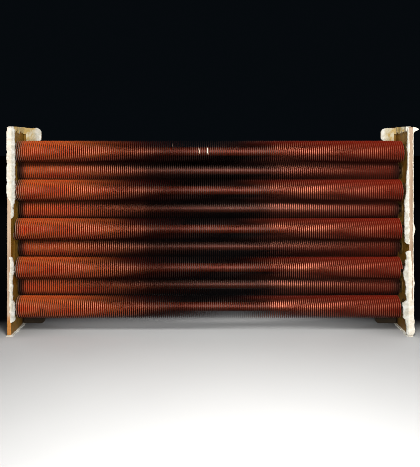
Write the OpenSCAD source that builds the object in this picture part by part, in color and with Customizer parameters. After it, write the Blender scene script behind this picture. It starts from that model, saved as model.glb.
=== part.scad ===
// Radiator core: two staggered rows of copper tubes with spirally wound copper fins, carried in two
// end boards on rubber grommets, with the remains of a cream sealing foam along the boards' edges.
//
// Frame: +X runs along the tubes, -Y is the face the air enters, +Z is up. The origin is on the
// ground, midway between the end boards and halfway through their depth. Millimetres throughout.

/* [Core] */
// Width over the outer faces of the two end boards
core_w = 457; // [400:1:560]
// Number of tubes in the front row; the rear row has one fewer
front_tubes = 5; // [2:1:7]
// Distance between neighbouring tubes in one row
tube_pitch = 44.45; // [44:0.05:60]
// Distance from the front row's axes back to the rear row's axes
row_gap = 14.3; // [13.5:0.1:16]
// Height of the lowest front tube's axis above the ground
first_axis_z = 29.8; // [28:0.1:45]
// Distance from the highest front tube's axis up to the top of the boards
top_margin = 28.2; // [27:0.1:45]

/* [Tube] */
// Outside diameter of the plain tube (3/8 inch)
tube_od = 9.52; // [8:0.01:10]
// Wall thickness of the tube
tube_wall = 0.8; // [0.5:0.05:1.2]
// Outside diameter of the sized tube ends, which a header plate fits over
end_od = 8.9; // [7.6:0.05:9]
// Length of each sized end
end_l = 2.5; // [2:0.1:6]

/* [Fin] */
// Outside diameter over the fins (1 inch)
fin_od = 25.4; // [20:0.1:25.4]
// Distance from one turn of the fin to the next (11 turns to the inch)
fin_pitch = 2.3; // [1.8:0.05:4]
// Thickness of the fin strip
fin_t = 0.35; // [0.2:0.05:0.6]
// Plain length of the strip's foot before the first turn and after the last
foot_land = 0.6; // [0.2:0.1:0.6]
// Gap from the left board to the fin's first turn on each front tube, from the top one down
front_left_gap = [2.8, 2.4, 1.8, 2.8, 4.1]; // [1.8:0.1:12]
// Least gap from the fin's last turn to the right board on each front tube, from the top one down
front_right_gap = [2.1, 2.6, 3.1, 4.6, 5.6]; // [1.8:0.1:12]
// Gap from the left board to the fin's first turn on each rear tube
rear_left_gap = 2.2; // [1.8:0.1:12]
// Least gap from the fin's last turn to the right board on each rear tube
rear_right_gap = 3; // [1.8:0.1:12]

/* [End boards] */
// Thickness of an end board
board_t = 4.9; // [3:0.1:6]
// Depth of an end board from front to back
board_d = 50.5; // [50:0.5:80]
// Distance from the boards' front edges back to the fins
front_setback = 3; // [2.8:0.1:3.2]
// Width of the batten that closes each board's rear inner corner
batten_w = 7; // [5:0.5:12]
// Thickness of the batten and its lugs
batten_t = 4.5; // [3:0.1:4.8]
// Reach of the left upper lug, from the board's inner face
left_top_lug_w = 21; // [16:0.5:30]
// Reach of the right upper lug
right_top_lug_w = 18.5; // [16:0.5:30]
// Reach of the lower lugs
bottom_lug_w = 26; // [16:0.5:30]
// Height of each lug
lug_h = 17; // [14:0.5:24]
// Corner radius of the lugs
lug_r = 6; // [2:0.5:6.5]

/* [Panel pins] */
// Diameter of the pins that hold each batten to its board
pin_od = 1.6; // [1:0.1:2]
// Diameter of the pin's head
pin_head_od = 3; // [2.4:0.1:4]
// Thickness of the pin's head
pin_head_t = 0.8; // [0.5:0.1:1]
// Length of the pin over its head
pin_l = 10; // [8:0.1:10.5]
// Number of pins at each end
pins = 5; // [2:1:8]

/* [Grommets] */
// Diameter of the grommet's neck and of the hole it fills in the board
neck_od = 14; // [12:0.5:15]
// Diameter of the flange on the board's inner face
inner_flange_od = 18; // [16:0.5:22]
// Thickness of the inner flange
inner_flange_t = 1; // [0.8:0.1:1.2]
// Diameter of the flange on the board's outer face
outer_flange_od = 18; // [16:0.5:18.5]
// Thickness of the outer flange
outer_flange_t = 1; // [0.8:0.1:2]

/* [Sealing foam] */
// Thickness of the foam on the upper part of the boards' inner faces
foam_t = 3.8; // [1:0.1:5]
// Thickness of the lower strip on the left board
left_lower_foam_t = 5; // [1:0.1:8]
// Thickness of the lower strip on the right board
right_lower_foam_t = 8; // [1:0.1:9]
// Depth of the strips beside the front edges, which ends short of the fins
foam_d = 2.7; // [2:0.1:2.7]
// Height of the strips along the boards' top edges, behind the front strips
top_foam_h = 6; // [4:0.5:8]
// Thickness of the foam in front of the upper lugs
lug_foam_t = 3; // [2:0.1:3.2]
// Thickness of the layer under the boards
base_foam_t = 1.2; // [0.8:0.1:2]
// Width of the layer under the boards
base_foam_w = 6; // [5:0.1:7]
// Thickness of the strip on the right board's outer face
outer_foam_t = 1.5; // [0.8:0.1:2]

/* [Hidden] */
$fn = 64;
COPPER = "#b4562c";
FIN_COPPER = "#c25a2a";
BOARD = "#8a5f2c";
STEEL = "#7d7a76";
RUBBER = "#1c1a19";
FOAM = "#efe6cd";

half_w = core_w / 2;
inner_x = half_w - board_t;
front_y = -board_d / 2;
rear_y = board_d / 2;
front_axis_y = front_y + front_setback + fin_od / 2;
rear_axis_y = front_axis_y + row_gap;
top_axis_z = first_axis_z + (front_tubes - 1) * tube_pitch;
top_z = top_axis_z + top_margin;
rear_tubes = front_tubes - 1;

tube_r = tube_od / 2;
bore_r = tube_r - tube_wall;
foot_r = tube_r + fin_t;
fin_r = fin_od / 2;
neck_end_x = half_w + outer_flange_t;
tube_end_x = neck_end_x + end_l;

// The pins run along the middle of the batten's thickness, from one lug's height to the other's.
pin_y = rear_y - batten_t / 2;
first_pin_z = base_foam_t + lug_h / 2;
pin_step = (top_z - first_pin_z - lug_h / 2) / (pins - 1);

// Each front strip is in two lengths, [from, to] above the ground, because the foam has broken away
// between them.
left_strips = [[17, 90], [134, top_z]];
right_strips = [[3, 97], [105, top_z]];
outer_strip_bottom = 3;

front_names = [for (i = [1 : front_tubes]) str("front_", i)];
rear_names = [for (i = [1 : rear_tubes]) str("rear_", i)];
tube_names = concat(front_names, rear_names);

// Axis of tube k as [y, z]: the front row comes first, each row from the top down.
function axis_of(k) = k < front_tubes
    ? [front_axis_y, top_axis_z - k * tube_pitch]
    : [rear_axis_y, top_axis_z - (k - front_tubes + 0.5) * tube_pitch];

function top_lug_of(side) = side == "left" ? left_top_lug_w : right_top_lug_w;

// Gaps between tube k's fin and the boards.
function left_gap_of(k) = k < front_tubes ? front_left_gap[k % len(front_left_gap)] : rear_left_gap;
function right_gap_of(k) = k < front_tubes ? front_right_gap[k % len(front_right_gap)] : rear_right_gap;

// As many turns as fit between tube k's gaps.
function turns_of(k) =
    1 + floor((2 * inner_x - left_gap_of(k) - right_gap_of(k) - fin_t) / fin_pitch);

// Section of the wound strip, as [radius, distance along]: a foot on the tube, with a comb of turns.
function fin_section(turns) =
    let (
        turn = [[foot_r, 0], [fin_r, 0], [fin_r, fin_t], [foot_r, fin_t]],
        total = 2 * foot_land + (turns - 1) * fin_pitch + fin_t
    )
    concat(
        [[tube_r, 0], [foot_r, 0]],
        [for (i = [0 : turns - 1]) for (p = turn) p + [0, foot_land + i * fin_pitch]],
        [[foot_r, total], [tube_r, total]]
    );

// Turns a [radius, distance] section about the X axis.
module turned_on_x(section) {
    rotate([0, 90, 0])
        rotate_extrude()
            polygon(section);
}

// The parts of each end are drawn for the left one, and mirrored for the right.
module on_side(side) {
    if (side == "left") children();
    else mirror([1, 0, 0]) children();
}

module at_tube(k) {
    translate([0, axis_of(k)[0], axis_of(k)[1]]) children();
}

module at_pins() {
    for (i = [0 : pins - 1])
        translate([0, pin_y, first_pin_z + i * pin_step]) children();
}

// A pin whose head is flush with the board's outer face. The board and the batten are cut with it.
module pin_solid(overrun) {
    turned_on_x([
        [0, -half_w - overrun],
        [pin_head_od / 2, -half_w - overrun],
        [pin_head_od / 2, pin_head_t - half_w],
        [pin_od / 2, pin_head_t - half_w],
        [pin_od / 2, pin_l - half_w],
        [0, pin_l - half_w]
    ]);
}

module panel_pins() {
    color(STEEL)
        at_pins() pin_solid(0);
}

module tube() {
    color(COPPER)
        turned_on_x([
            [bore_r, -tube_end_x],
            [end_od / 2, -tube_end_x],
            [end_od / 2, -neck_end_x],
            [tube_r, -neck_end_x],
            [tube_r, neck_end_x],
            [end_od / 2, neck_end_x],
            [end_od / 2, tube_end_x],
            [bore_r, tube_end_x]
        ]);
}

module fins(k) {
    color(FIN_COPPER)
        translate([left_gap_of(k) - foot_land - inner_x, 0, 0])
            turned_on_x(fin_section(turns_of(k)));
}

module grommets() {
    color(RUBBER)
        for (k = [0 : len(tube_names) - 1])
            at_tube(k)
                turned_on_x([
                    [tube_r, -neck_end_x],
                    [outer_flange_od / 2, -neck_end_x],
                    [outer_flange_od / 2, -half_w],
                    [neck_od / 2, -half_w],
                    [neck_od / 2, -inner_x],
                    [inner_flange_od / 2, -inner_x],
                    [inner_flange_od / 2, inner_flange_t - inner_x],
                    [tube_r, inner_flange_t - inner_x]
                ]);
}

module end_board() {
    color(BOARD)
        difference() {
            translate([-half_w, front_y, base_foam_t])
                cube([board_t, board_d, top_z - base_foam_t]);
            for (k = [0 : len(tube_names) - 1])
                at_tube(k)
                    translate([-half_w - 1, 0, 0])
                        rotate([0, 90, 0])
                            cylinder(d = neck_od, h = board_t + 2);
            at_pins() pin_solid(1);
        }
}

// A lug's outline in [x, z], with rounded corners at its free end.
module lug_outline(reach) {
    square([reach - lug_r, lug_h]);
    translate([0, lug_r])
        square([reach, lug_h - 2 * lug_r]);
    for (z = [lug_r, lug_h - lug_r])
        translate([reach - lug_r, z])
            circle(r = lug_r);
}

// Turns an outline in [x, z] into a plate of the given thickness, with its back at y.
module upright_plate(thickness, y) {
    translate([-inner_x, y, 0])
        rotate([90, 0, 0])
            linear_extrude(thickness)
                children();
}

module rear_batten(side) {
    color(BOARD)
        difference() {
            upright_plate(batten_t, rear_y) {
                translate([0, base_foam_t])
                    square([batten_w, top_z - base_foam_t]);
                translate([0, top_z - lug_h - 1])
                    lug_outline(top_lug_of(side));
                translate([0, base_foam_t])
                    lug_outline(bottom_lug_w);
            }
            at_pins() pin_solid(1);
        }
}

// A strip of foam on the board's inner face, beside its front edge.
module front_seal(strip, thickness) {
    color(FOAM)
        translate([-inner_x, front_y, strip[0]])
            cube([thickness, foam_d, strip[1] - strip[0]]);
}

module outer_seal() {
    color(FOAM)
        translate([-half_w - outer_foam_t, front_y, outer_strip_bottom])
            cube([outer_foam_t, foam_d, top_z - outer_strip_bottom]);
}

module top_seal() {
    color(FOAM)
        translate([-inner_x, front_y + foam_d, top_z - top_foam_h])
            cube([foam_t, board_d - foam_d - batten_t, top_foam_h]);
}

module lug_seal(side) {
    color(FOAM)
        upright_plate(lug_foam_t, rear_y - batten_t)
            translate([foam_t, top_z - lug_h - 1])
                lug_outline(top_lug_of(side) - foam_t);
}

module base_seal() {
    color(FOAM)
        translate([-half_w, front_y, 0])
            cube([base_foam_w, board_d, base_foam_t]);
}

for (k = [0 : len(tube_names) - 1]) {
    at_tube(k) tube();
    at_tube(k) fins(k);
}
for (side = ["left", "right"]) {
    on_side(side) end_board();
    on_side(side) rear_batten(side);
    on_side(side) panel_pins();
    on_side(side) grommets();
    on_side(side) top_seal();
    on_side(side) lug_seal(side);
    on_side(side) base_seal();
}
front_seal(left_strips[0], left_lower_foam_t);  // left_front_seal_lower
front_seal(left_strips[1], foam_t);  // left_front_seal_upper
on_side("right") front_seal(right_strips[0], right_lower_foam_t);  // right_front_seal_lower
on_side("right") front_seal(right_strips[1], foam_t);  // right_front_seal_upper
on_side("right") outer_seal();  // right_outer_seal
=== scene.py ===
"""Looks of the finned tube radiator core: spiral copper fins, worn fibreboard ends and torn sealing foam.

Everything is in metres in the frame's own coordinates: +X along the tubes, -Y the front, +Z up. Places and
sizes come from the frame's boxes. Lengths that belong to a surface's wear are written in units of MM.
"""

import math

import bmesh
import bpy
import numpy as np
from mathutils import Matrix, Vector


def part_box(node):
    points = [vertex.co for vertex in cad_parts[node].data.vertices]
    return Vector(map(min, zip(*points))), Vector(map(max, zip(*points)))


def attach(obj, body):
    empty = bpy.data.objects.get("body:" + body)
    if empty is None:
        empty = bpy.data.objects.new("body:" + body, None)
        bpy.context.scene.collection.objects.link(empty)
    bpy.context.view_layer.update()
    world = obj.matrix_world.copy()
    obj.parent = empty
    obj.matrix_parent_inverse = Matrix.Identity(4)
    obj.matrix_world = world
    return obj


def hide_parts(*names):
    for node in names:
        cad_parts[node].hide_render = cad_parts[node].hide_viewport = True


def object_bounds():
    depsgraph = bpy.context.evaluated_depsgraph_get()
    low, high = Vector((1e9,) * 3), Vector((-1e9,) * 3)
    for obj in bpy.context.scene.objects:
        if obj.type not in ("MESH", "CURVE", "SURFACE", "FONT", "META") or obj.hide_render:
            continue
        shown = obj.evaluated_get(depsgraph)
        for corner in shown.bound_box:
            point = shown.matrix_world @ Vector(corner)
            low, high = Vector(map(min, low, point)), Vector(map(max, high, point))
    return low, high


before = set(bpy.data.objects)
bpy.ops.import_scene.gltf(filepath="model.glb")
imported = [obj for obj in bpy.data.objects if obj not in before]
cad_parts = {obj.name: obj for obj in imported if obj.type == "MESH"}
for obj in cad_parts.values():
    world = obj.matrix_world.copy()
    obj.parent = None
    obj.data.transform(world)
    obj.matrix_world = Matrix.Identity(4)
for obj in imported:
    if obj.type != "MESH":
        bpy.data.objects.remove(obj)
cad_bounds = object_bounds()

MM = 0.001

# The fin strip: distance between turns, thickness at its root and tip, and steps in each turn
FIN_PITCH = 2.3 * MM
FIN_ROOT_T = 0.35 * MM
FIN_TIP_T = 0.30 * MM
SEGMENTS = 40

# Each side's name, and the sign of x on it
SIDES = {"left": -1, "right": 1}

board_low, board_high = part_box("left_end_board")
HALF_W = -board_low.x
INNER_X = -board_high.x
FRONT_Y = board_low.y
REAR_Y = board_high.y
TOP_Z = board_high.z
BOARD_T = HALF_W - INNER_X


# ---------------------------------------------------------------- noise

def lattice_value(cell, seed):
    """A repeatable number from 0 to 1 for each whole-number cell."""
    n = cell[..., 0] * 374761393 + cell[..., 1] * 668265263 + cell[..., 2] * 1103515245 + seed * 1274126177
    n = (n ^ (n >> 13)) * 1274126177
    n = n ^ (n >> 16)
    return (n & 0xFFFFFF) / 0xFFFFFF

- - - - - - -

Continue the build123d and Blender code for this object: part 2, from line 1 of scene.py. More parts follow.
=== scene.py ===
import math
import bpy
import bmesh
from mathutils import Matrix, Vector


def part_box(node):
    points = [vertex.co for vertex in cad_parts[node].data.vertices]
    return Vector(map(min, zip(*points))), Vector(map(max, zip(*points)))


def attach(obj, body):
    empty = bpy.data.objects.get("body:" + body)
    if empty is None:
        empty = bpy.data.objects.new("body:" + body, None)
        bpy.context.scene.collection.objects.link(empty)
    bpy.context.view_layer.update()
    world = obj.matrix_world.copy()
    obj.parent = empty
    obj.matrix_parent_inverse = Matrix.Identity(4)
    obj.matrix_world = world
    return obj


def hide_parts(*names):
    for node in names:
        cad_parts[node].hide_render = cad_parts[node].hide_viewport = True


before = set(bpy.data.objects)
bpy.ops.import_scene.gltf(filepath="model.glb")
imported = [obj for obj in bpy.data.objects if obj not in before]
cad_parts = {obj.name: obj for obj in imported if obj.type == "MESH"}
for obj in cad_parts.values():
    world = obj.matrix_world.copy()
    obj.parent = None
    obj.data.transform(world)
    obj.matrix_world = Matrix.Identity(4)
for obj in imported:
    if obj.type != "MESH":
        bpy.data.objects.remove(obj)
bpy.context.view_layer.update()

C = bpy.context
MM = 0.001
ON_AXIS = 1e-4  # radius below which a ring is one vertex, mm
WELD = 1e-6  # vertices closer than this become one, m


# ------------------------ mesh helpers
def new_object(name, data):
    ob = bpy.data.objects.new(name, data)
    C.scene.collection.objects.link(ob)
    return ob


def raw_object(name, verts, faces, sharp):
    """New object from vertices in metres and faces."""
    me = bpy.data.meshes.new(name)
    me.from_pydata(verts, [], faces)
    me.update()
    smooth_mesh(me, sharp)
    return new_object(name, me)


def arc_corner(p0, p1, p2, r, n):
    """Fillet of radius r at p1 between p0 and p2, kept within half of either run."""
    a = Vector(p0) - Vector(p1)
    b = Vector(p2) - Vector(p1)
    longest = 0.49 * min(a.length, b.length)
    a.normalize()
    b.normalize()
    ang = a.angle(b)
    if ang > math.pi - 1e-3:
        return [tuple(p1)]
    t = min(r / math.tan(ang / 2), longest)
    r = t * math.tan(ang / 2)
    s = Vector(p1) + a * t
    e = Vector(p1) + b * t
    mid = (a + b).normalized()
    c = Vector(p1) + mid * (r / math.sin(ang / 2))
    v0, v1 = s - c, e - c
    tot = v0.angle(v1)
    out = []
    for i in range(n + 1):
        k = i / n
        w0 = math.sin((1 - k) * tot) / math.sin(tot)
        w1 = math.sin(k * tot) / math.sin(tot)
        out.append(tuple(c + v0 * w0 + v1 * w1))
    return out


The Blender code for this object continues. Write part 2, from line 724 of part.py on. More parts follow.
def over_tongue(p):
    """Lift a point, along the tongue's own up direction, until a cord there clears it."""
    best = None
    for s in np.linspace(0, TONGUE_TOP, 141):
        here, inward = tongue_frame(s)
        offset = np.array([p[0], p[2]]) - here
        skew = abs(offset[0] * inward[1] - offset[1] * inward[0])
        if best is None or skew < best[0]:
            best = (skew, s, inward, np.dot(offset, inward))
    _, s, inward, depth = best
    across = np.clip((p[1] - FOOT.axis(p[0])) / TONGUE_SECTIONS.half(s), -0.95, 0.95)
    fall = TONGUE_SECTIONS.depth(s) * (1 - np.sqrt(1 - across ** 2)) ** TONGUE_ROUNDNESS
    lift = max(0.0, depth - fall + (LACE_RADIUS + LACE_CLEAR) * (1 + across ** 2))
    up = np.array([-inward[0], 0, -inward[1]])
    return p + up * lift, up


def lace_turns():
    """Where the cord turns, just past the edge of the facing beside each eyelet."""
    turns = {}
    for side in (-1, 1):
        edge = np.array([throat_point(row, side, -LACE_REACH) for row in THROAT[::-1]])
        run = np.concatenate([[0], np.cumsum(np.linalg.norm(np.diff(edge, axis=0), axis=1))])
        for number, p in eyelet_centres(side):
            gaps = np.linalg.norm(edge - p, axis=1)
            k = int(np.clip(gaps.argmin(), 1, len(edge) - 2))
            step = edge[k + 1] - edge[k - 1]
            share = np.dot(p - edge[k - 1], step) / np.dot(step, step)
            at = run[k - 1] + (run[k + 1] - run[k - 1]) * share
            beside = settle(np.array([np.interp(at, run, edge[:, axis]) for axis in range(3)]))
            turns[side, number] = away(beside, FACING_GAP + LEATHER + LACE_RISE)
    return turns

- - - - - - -

As listed above, the lines from the line with "on_side(side) lug_seal(side);" to the line with "low, high = Vector((1e9,)" are to be echoed exactly, with both ends included and nothing added.

### Exercise answer
    on_side(side) lug_seal(side);
    on_side(side) base_seal();
}
front_seal(left_strips[0], left_lower_foam_t);  // left_front_seal_lower
front_seal(left_strips[1], foam_t);  // left_front_seal_upper
on_side("right") front_seal(right_strips[0], right_lower_foam_t);  // right_front_seal_lower
on_side("right") front_seal(right_strips[1], foam_t);  // right_front_seal_upper
on_side("right") outer_seal();  // right_outer_seal
=== scene.py ===
"""Looks of the finned tube radiator core: spiral copper fins, worn fibreboard ends and torn sealing foam.

Everything is in metres in the frame's own coordinates: +X along the tubes, -Y the front, +Z up. Places and
sizes come from the frame's boxes. Lengths that belong to a surface's wear are written in units of MM.
"""

import math

import bmesh
import bpy
import numpy as np
from mathutils import Matrix, Vector


def part_box(node):
    points = [vertex.co for vertex in cad_parts[node].data.vertices]
    return Vector(map(min, zip(*points))), Vector(map(max, zip(*points)))


def attach(obj, body):
    empty = bpy.data.objects.get("body:" + body)
    if empty is None:
        empty = bpy.data.objects.new("body:" + body, None)
        bpy.context.scene.collection.objects.link(empty)
    bpy.context.view_layer.update()
    world = obj.matrix_world.copy()
    obj.parent = empty
    obj.matrix_parent_inverse = Matrix.Identity(4)
    obj.matrix_world = world
    return obj


def hide_parts(*names):
    for node in names:
        cad_parts[node].hide_render = cad_parts[node].hide_viewport = True


def object_bounds():
    depsgraph = bpy.context.evaluated_depsgraph_get()
    low, high = Vector((1e9,) * 3), Vector((-1e9,) * 3)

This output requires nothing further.